A simple yet beautiful street scene on Howard and Lafayette streets captures one such advertisement amidst the cobblestones, gas lamps and cigarette ads.
The Rose Rooms and Lafayette Bar at Howard and Lafayette Streets | March 8, 1913 | U03903
Closer inspection reveals the billboard, which is frankly quite difficult to process for modern eyes. Although this sign promises a home remedy for pain, it looks like the stuff of nightmares.
I can't imagine an advertisement that would drive a person away from the product it sells more quickly than this one would. Too many terrifying elements collide in one space on this paste-up: an evil-looking humanoid elephant (perhaps "Dr. Wizard"?), who is bandaging the arm of a small child, surrounded by dubious phrases and peering at the child through glazed-over, telescopic spectacles.

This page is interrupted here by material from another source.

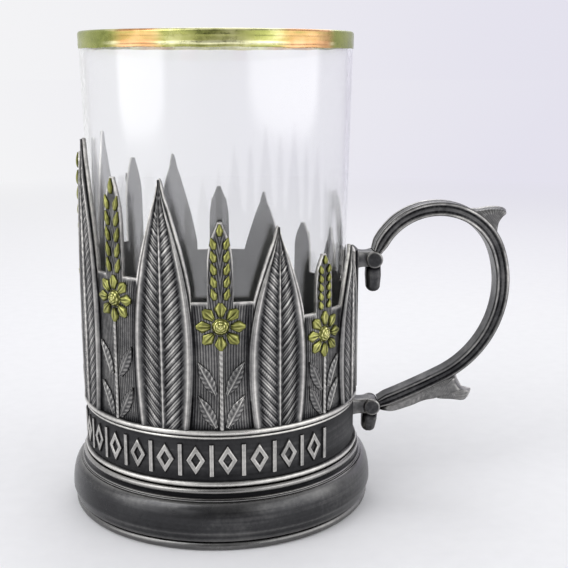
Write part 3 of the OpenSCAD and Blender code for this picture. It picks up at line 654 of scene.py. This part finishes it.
batch.piece("tall_leaves", silver_relief, "blackened_silver", ["leaf_relief"], 50)


def small_grid(length, width, rows_at, halves, tilt, foot, nr, nw):
    """Grids of a small pointed motif, with its points on the sheet."""
    s = np.linspace(0, 1, nr)
    S, W = np.meshgrid(s, np.linspace(-1, 1, nw), indexing="ij")
    line = np.interp(s, rows_at, halves)[:, None]
    soft = blur(np.repeat(line, 3, 1), 2)[:, 1:2]
    x, y = W * width / 2 * (0.35 * line + 0.65 * soft), S * length
    c, q = math.cos(math.radians(tilt)), math.sin(math.radians(tilt))
    return foot[0] + x * c + y * q, foot[1] + y * c - x * q, S, W


def add_petals(batch, turn, fz):
    root_r = HEART_D * 0.55
    length = FLOWER_D / 2 - root_r
    width = 2 * PI * (root_r + length * 0.6) / PETALS * 0.92
    for a in np.arange(PETALS) * 360 / PETALS:
        b = math.radians(a)
        u, z, S, W = small_grid(length, width, [0, 0.6, 1], [0.35, 1, 0.3], a,
            (root_r * math.sin(b), fz + root_r * math.cos(b)), 17, 11)
        h = SMALL * (0.30 + 0.62 * (1 - np.abs(W) ** 2.2) * (0.55 + 0.45 * np.sin(PI * S ** 0.8)))
        h = h - 0.16 * bell(W, 0.16) * smooth(S, 0.95, 0.5)
        relief(batch, u, z, h, turn, (6.0, 7.0), 3, 2, W * 9.5, 0.8 * smooth(S, 1.0, 0.6), 0.7 * smooth(S, 0.3, 0.0))


def add_heart(batch, turn, fz):
    """A low dome with rings of small beads."""
    n_r, n_a = 22, 40
    S, B = np.meshgrid(np.linspace(0, 1, n_r), circle(n_a), indexing="ij")
    rad = S * HEART_D / 2
    ball = (HEART_D ** 2 / 4 + HEART_RISE ** 2) / (2 * HEART_RISE)
    dome = HEART_RISE - ball + np.sqrt(ball ** 2 - rad ** 2)
    knob = (1 - wave(S * 3.5)) * (0.55 + 0.45 * np.cos(B * np.maximum(1, np.round(2 + 8 * S))))
    h = dome * 0.90 + 0.15 * knob * ((S > 0.35) & (S < 0.98)) - 0.10 * (S > 0.98)
    top = wrapped(rad * np.sin(B), fz + rad * np.cos(B), R + np.clip(h, 0.05, HEART_RISE), turn)
    under = wrapped(rad[-1] * np.sin(B[-1]), fz + rad[-1] * np.cos(B[-1]), R, turn)
    wear, cav = np.minimum(1, 0.2 + knob), 0.64 * (1 - knob) * (S > 0.3)
    # The first row is one point, and the last row is the edge of the flat back
    faces = strips(n_r, n_a, first=1) + [[0, 1 + j, 1 + (j + 1) % n_a] for j in range(n_a)]
    faces.append([1 + (n_r - 1) * n_a + j for j in range(n_a)])
    flat = np.ones(n_a)
    batch.add(np.concatenate([top[0, :1], *top[1:], under]), faces,
        wear=np.concatenate([wear[0, :1], *wear[1:], flat * 0.0]), cav=np.concatenate([cav[0, :1], *cav[1:], flat]))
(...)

Apparently Hamlin's Wizard Oil had quite a decent run, though, having first been invented by magician John Austen Hamlin in either 1861 (as reported on Wikipedia) or 1858 (as the advertisement asserts).
I will say that while modern advertising is in certain ways no less terrifying, at least today's billboards generally wouldn't make children run screaming in terror at the remedy being advertised for use on them!
On a different note, the building featured here at mid-frame, right still stands at the corner of Lafayette and Howard streets. The Rose Rooms Apartments and Lafayette Bar (pictured here) replaced with a different hotel and a restaurant.